Joint Manipulation Trace Attention Network and Adaptive Fusion Mechanism for Image Splicing Forgery Localization
Yuanlu Wu,Yan Wo,Guoqiang Han
DOI: https://doi.org/10.1007/s11042-022-13151-0
IF: 2.577
2022-01-01
Multimedia Tools and Applications
Abstract:Splicing forgery, which manipulates images by copying regions from donor images and pasting them to host images, is one of the common types of image forgery in life, where the copied regions include object regions or background regions. In order to accurately detect these forgery regions, the most mainstream approach is to use an encoder-decoder network architecture that extracts enough manipulation traces to determine whether each pixel of the input image has been spliced or not. However, due to the limited receptive field of such networks, only local manipulation traces can be learned, and therefore some large object area forgery and background forgery cannot be well localized. To address these issues, in this paper, an end-to-end splicing detection framework is proposed, which includes localization network L-Net, manipulation traces attention network MTA-Net, and adaptive multi-scale fusion module. The localization network L-Net is designed as an encoder-decoder network to extract local manipulation traces for each pixel and implement localization of splicing areas. MTA-Net uses the proposed content-remove convolutional layer (CRCL) to suppress image content information that would hinder the network from learning to manipulate traces, and then uses subsequent convolutional layers to extract features to discriminate whether the input image is a spliced image or not. In this process, the regions in the feature map of the convolutional layers with large activation values are the ones that contain global manipulation traces. These global manipulation traces are fused with the local manipulation traces learned by L-Net through the proposed adaptive multi-scale fusion module (AMSFM), thus allowing L-Net to effectively handle object forgery and background region forgery images of various sizes.

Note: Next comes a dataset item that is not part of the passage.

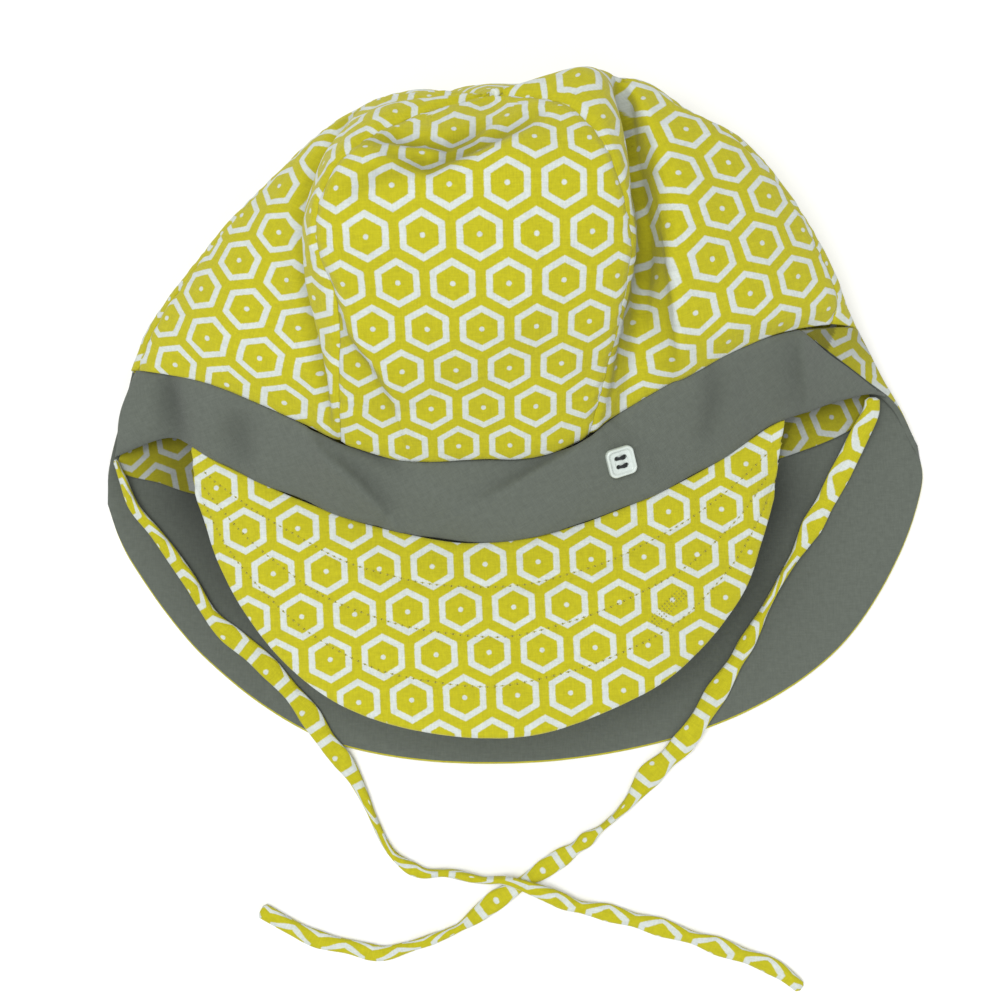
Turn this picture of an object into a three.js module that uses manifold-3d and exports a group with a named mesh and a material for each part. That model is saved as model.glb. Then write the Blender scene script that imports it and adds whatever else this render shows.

Ablation experiments showed an increase of 4.6% and 3.9% in F1-score and MCC after the introduction of MTA-Net and AMSFM, respectively The splicing region detection performance on three standard datasets, CASIA, COLUMB, and CARVALHO, shows that the proposed method outperforms the state-of-the-art methods for both object forgery and background forgery, and is more robust to post-processing methods such as JPEG compression and noise addition.